--- start LISTED ENTRIES ---

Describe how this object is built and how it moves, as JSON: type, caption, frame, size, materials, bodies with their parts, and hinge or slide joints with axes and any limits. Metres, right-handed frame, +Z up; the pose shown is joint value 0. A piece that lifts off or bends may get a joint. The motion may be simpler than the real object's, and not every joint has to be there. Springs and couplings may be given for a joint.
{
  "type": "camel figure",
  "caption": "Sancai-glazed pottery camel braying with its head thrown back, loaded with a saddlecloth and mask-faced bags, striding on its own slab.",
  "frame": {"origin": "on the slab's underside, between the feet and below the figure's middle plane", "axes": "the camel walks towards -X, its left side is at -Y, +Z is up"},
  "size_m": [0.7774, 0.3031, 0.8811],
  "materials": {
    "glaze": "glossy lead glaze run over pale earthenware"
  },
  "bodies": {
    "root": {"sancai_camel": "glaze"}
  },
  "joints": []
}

--- end LISTED ENTRIES ---
--- start LISTED ENTRIES ---

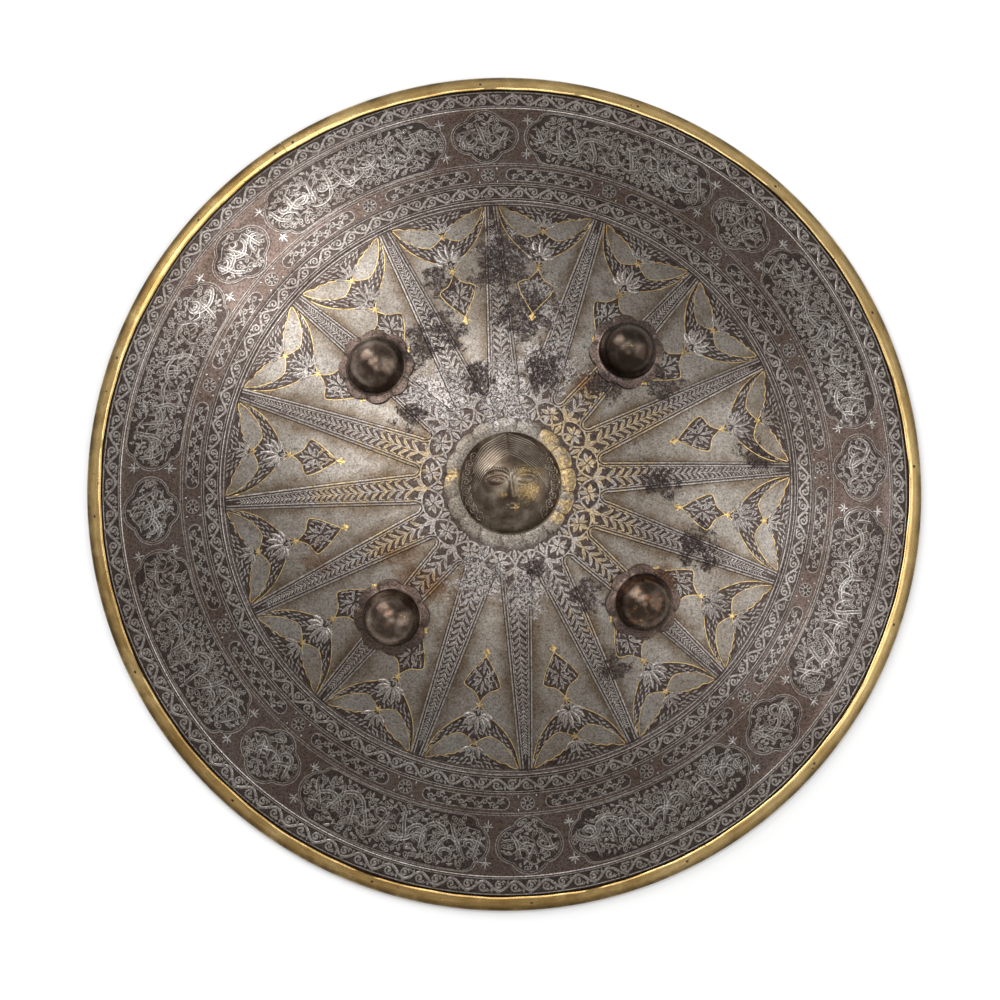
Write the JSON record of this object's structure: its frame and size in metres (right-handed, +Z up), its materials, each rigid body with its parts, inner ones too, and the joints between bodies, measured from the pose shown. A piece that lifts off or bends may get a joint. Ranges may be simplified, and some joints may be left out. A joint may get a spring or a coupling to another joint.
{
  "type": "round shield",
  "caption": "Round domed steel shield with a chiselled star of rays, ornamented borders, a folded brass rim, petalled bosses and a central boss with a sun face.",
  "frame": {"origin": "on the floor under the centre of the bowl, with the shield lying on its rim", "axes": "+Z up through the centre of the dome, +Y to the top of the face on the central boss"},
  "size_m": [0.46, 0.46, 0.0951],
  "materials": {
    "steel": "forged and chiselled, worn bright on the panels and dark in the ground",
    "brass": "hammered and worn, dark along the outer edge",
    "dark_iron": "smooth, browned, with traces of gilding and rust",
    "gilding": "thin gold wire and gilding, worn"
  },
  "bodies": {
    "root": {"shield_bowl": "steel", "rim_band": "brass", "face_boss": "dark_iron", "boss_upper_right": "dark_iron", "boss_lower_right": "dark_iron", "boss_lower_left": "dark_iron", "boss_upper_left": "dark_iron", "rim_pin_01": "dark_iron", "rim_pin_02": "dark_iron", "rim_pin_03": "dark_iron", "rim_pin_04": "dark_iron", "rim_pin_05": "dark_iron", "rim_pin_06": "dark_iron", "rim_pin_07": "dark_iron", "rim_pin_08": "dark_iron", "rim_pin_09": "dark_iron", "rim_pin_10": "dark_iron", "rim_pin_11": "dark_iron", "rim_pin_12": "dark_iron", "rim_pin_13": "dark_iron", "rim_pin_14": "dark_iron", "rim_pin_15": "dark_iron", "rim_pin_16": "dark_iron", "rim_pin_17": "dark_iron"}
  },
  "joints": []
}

--- end LISTED ENTRIES ---

§ **SET PROBLEM**: Scan the material above for the string "handed" and report each line where you find it.

§ **ANSWER TO THIS EXERCISE**:
Describe how this object is built and how it moves, as JSON: type, caption, frame, size, materials, bodies with their parts, and hinge or slide joints with axes and any limits. Metres, right-handed frame, +Z up; the pose shown is joint value 0. A piece that lifts off or bends may get a joint. The motion may be simpler than the real object's, and not every joint has to be there. Springs and couplings may be given for a joint.
Write the JSON record of this object's structure: its frame and size in metres (right-handed, +Z up), its materials, each rigid body with its parts, inner ones too, and the joints between bodies, measured from the pose shown. A piece that lifts off or bends may get a joint. Ranges may be simplified, and some joints may be left out. A joint may get a spring or a coupling to another joint.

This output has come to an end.